* Task to carry out *
Give back, exactly as written, the lines from the beginning of the listing through the one that contains "clipZinc, body, node)".

* Dataset section *
· · ·

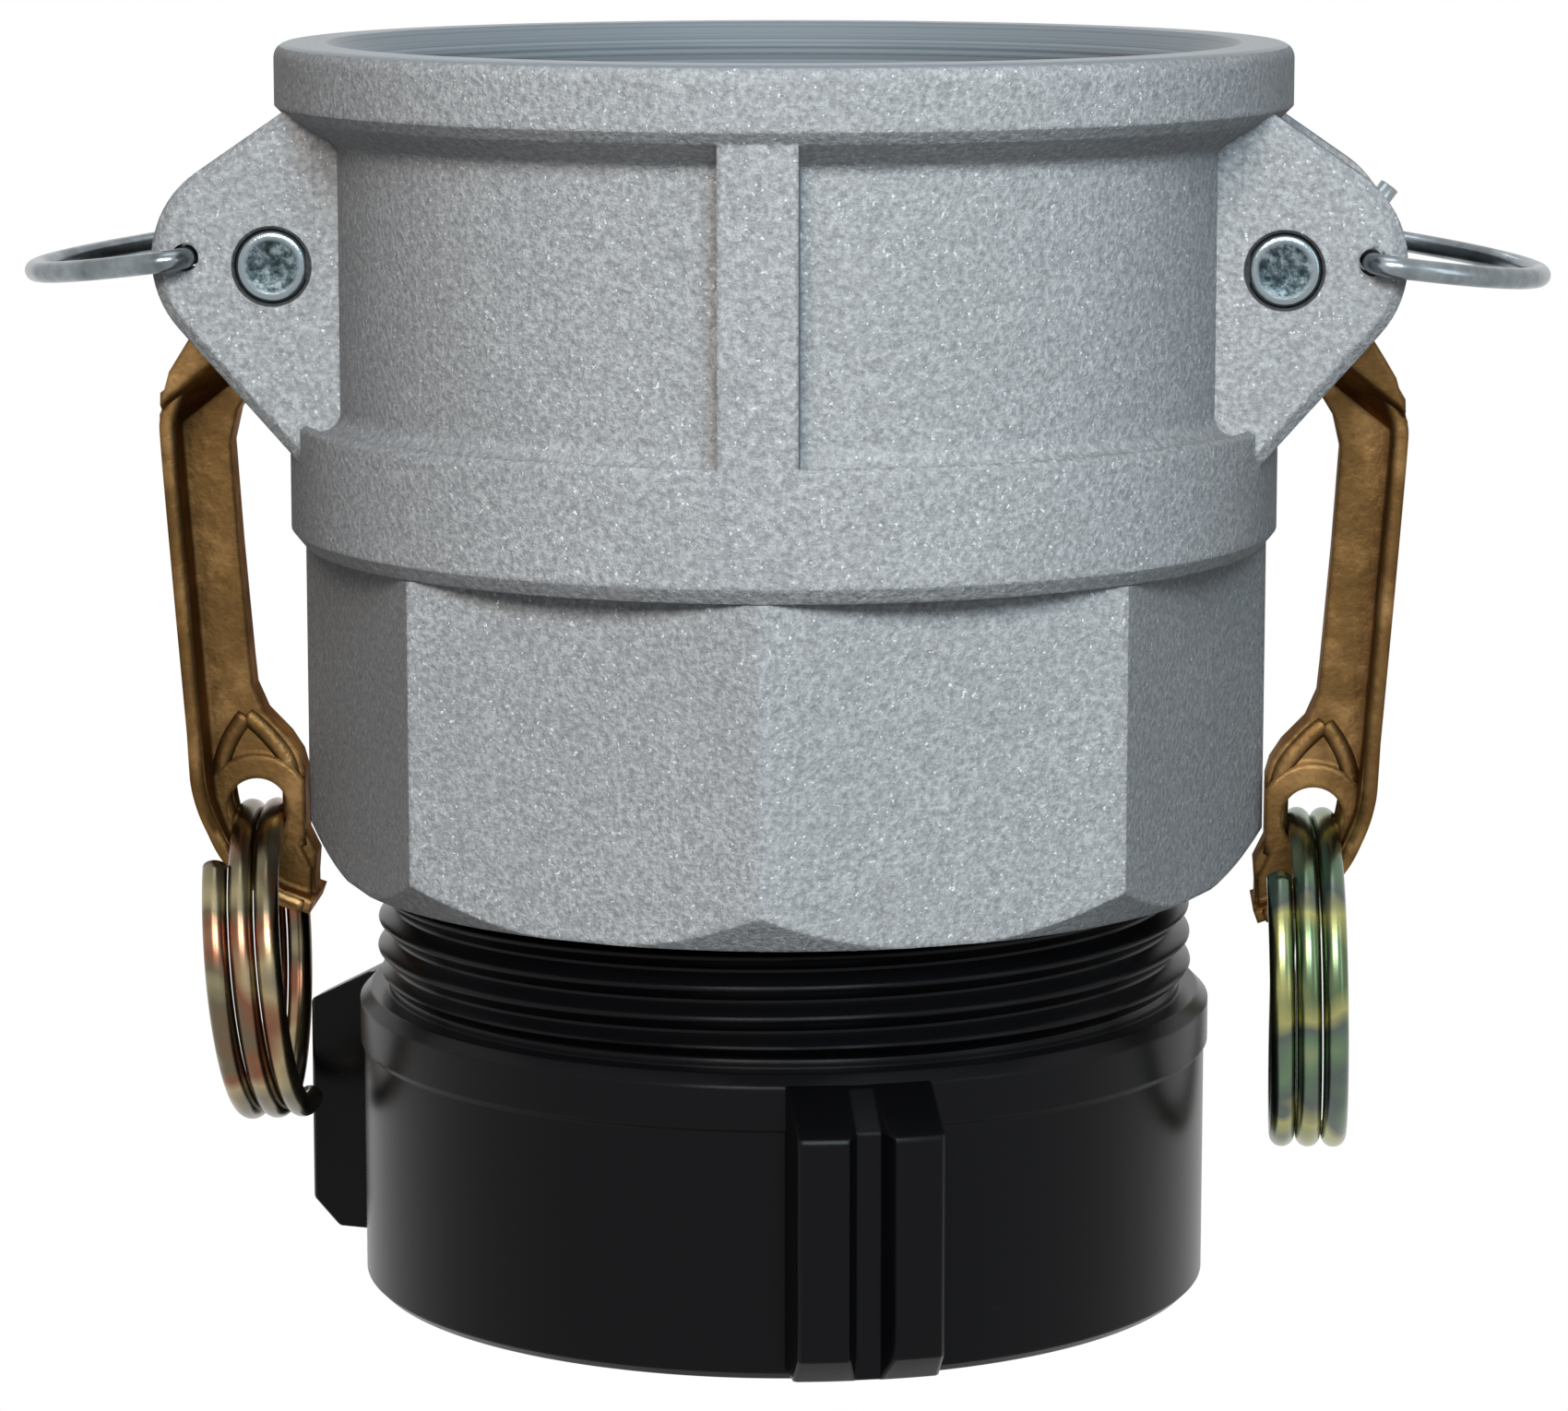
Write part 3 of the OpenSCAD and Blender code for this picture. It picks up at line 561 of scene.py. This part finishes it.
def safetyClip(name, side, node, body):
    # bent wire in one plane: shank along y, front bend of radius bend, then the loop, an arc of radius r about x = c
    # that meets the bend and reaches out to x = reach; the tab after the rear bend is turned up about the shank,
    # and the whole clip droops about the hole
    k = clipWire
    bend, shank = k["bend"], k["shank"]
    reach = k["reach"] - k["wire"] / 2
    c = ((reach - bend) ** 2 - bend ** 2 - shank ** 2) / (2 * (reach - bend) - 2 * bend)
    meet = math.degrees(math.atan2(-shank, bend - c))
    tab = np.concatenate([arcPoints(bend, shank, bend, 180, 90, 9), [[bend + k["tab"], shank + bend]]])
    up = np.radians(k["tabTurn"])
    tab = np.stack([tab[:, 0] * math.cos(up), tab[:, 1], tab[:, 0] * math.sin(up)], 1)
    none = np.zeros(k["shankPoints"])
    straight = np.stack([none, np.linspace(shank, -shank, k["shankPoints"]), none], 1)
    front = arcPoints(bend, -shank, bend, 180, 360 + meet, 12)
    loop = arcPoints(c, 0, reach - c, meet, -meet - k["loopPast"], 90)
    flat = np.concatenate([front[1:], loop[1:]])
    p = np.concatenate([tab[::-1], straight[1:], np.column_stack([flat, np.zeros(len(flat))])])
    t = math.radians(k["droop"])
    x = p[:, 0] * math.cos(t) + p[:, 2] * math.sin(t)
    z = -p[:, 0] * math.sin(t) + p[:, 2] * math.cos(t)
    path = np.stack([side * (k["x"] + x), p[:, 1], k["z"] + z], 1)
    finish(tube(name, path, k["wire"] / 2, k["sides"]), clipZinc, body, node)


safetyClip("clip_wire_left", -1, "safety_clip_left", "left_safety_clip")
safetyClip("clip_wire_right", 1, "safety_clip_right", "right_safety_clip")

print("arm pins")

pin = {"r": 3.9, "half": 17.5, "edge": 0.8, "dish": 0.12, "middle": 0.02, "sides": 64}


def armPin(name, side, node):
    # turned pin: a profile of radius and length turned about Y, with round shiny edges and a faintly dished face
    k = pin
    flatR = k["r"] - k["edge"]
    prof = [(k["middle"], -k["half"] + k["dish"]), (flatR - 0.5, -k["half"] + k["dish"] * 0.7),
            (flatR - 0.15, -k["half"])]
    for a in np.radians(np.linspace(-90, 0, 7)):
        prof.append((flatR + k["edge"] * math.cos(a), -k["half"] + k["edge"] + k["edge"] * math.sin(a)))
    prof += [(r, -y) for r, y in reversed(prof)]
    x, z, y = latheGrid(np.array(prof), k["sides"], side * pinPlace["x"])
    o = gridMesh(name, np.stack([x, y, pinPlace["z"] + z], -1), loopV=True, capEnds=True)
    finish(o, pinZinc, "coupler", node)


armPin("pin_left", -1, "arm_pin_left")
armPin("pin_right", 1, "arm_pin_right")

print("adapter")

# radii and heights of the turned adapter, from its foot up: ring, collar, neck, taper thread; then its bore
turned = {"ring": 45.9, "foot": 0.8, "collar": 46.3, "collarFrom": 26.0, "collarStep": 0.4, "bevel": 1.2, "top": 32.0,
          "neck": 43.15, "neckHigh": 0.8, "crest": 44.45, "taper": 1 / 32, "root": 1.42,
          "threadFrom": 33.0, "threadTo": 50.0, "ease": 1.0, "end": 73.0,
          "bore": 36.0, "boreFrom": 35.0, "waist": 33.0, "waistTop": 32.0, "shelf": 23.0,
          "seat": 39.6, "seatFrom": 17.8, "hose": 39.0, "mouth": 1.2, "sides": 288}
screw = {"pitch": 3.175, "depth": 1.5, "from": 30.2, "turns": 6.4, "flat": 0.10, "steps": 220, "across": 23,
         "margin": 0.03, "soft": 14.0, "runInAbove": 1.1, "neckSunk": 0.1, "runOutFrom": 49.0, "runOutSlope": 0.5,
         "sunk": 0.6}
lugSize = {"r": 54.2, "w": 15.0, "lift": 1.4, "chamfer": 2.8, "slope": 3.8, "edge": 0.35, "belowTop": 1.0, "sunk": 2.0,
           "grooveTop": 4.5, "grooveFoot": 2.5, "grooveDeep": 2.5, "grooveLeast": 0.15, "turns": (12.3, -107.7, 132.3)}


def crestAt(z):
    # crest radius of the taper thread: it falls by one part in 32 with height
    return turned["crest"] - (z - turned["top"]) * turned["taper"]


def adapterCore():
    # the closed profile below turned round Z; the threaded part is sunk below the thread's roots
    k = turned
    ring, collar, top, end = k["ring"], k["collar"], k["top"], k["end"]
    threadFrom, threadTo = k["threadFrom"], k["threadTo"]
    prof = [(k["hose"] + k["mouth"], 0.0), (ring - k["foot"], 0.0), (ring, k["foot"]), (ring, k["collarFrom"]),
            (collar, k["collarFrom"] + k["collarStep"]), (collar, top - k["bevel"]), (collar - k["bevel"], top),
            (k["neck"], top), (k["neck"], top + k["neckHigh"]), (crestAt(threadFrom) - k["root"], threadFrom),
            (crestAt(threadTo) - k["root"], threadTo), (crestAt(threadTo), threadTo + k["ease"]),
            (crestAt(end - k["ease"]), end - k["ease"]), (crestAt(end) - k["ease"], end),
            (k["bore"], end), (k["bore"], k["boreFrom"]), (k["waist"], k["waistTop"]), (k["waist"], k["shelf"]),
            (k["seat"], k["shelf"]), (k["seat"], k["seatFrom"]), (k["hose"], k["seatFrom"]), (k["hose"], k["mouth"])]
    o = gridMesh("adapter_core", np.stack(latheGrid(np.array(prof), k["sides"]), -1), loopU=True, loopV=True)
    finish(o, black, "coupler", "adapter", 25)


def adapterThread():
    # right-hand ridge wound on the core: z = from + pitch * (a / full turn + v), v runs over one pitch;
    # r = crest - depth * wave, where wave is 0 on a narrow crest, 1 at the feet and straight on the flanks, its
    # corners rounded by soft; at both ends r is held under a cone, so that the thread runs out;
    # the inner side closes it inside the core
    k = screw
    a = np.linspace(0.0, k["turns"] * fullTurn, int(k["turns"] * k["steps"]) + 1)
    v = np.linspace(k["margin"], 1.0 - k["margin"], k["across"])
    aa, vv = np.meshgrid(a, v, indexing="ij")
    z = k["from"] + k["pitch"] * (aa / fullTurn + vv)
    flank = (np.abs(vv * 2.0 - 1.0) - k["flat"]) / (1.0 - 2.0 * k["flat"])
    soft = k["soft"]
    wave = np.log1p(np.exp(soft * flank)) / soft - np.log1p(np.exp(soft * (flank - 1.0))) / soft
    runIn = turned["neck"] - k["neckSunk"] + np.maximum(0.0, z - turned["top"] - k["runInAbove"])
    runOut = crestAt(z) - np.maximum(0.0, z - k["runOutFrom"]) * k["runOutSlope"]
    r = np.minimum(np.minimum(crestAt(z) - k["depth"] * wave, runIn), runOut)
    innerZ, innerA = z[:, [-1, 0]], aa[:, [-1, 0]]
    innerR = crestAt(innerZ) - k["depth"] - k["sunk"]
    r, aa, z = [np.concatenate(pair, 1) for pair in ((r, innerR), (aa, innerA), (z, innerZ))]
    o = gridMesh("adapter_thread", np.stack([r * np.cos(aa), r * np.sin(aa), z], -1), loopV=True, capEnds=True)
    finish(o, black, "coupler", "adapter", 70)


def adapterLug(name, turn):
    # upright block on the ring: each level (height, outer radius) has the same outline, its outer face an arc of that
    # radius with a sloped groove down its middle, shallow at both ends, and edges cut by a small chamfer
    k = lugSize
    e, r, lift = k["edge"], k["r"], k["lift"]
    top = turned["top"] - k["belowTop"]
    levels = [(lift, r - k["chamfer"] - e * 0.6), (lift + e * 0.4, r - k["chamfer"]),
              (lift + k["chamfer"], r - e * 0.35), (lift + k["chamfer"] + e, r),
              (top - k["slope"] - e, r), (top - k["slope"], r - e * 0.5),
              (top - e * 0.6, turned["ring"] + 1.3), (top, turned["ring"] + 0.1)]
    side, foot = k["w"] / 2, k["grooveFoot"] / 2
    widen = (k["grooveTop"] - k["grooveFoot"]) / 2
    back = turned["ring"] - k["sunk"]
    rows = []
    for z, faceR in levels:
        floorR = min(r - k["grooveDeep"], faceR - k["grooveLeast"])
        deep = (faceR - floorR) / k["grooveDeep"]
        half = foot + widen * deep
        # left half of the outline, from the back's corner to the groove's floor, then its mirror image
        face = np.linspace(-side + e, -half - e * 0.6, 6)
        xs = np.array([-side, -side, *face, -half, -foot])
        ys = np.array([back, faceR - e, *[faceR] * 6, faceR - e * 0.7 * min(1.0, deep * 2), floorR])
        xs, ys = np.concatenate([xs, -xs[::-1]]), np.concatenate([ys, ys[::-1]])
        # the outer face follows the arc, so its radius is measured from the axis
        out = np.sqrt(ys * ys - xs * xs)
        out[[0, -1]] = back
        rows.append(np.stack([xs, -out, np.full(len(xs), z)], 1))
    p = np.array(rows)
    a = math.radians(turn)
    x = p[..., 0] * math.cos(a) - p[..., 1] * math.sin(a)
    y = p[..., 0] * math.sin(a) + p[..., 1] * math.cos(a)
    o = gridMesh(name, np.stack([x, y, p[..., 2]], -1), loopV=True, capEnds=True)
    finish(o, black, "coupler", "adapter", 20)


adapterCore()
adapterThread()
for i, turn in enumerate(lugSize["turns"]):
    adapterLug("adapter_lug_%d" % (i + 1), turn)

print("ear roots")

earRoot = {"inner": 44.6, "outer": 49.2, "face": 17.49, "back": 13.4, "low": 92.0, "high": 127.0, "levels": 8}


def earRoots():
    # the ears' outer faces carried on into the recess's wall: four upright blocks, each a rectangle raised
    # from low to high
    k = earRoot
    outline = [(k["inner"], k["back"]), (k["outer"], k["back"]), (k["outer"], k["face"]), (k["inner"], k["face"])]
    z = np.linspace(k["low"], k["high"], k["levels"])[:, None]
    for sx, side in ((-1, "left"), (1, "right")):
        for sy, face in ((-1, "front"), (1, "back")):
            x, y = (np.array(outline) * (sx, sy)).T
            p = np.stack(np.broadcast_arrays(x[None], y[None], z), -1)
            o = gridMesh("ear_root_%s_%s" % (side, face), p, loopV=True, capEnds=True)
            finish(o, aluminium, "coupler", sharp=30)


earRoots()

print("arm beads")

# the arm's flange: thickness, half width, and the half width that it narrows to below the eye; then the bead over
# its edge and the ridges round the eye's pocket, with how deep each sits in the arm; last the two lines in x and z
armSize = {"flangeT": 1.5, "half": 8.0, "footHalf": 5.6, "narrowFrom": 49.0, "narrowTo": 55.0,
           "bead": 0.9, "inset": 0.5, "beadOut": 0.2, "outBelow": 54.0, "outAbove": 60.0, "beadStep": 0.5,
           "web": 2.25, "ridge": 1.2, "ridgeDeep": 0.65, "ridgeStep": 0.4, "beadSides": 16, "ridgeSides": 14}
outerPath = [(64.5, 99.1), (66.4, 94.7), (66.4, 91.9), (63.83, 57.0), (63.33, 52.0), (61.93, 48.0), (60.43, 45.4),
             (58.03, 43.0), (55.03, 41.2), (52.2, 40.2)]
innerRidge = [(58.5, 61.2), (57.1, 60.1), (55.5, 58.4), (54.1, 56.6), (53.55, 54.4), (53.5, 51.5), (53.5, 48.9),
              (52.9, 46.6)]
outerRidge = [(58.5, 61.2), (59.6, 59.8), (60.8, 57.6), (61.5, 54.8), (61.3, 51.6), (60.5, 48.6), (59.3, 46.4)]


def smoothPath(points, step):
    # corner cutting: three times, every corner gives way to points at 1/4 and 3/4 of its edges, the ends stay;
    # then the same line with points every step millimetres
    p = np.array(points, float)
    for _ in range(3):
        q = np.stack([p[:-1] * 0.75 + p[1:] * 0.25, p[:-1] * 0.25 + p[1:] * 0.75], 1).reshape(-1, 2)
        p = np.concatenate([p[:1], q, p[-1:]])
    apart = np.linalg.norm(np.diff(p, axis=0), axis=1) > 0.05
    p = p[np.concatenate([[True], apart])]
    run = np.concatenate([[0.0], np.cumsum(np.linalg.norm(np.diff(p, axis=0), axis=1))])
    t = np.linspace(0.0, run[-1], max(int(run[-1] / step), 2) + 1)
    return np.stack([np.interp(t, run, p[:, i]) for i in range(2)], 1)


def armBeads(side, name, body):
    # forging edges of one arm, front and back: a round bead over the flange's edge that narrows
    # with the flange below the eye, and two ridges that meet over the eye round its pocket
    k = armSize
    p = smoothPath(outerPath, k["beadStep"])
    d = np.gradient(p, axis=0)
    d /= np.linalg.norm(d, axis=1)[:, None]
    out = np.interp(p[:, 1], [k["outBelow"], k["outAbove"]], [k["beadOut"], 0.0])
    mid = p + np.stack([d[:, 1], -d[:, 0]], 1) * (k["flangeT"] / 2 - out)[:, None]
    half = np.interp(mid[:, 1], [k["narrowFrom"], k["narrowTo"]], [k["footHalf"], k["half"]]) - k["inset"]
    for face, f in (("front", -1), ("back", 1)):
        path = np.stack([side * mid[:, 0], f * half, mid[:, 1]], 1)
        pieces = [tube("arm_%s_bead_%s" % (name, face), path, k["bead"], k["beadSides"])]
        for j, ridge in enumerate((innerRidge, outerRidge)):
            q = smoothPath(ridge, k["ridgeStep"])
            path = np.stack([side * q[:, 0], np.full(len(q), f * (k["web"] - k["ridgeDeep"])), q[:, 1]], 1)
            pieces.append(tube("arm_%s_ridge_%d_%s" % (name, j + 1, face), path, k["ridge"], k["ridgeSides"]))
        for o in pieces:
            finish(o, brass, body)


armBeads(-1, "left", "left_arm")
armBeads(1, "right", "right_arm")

· · ·

* Problem solution *
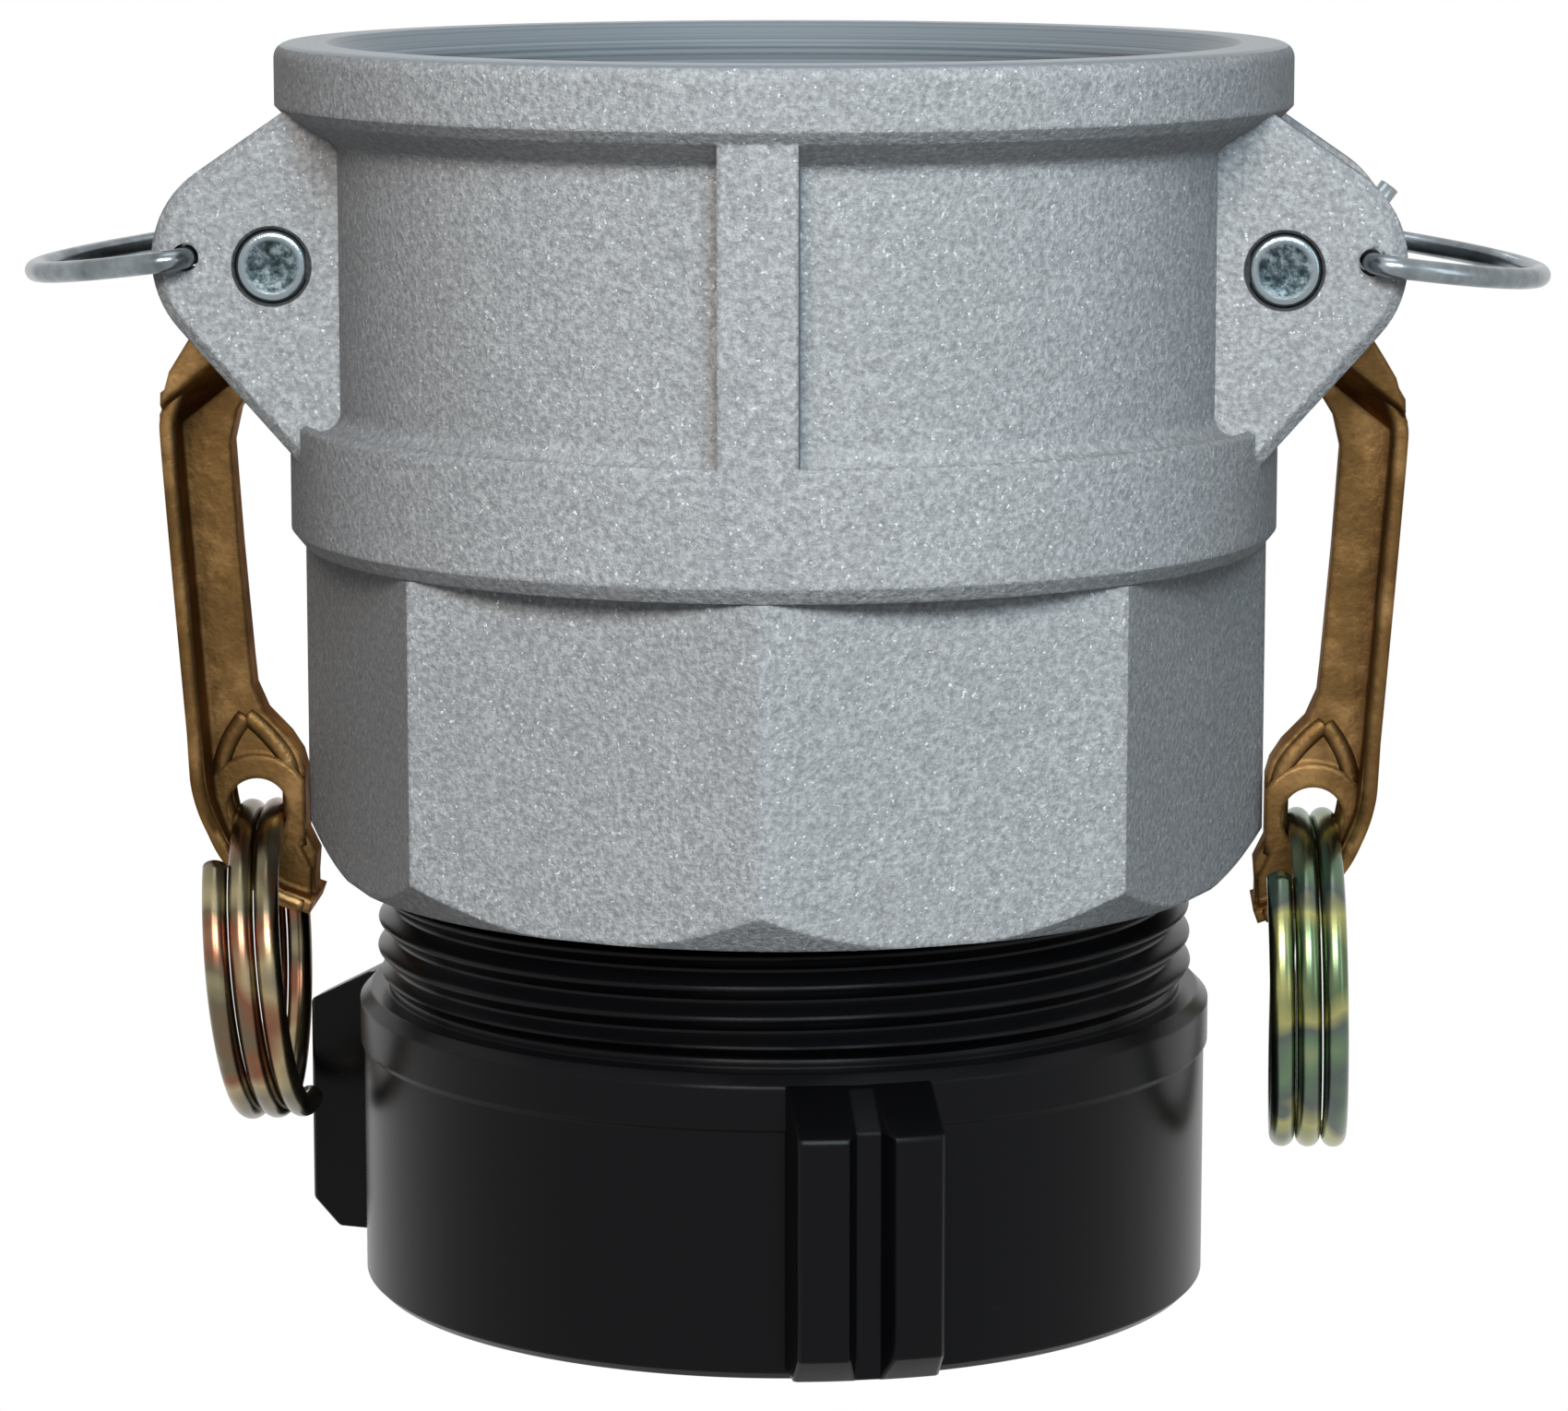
Write part 3 of the OpenSCAD and Blender code for this picture. It picks up at line 561 of scene.py. This part finishes it.
def safetyClip(name, side, node, body):
    # bent wire in one plane: shank along y, front bend of radius bend, then the loop, an arc of radius r about x = c
    # that meets the bend and reaches out to x = reach; the tab after the rear bend is turned up about the shank,
    # and the whole clip droops about the hole
    k = clipWire
    bend, shank = k["bend"], k["shank"]
    reach = k["reach"] - k["wire"] / 2
    c = ((reach - bend) ** 2 - bend ** 2 - shank ** 2) / (2 * (reach - bend) - 2 * bend)
    meet = math.degrees(math.atan2(-shank, bend - c))
    tab = np.concatenate([arcPoints(bend, shank, bend, 180, 90, 9), [[bend + k["tab"], shank + bend]]])
    up = np.radians(k["tabTurn"])
    tab = np.stack([tab[:, 0] * math.cos(up), tab[:, 1], tab[:, 0] * math.sin(up)], 1)
    none = np.zeros(k["shankPoints"])
    straight = np.stack([none, np.linspace(shank, -shank, k["shankPoints"]), none], 1)
    front = arcPoints(bend, -shank, bend, 180, 360 + meet, 12)
    loop = arcPoints(c, 0, reach - c, meet, -meet - k["loopPast"], 90)
    flat = np.concatenate([front[1:], loop[1:]])
    p = np.concatenate([tab[::-1], straight[1:], np.column_stack([flat, np.zeros(len(flat))])])
    t = math.radians(k["droop"])
    x = p[:, 0] * math.cos(t) + p[:, 2] * math.sin(t)
    z = -p[:, 0] * math.sin(t) + p[:, 2] * math.cos(t)
    path = np.stack([side * (k["x"] + x), p[:, 1], k["z"] + z], 1)
    finish(tube(name, path, k["wire"] / 2, k["sides"]), clipZinc, body, node)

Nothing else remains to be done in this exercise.